Mary Keenan, of Gash Gardens in Co. Laois, gave a talk recently at Kilkenny Castle, part of the series of talks organised by Shirley Lanigan with the Office of Public Works and the last of this year.

In a way it was a very simple talk, a story really, but it caught my attention and has stayed in my mind since. Mary gave us the history of Gash Gardens: Her father, Noel, was a farmer who took to gardening and, with no disrespect to the general farming population, this was rather an uncommon pastime in this community. In what would now be referred to as “rural diversification” or some such, he set up a plant nursery which became very successful, a practical adjunct to the general farm work and another stream of income, a wise and sensible decision, which any farmer would admire and recommend but he raised many eyebrows when he set aside a four-acre section of good farmland and began to develop the garden in 1986. Putting good agricultural land to use purely for pastime and pleasure would have struck many at the time as wasteful.

At that time Mary was a young girl and recalled that it was normal routine for her to come home from school and take a turn at pricking out seedlings and potting on plants – it was simply part of everyday life; she was born and reared to it, you could say.

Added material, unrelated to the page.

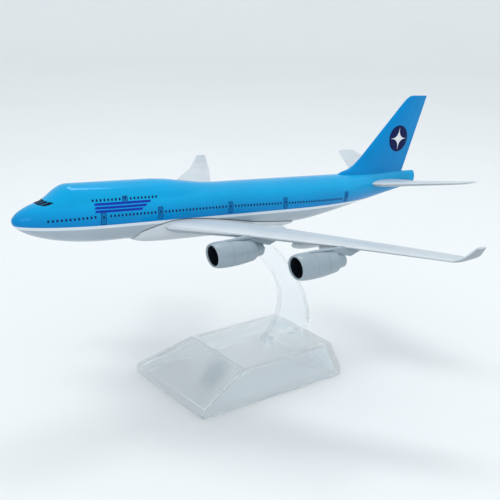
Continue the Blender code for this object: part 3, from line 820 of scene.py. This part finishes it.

She recalled the excitement of the first holiday abroad, a teenager on a ferry journey with her father to attend a horticultural event in the U.K., the first of several such excursions she undertook with him. There was the holiday to Kerry which was cut short because her father spotted a prize tree in a nursery, one he had longed to grow for ages, and how the purchase of that tree cut the holiday short as the holiday funds were diverted to the nursery.

Photograph from 

From her description of her father’s earliest projects in the garden it was obvious that he was a plantsperson first and foremost as his four-acre garden was planted more as a parkland, with specimen trees spaced well apart in the grass. A walk was developed along the bank of the River Nore, a steam through the garden was developed and planted with oak bridges – made by the local woodwork teacher – added. Other projects followed: The Moon Gate Grotto with its cascading waterfall, a gazebo, a laburnum tunnel and on and on.

Photograph from

Mary took on the garden from her father and is now gardening at The Gash longer than he so it has now truly become her garden. She has retained and developed many of the elements he began and has continued planting with the enthusiasm and taste of the consummate plantsperson to give us the wonderful garden we have today.

We seldom get such an insight into a garden as Mary gave into The Gash Gardens, a view into its background, development and present state, a glimpse into the hidden layers, the connections, the people and all that brings richness beyond what immediately greets our eyes when we visit.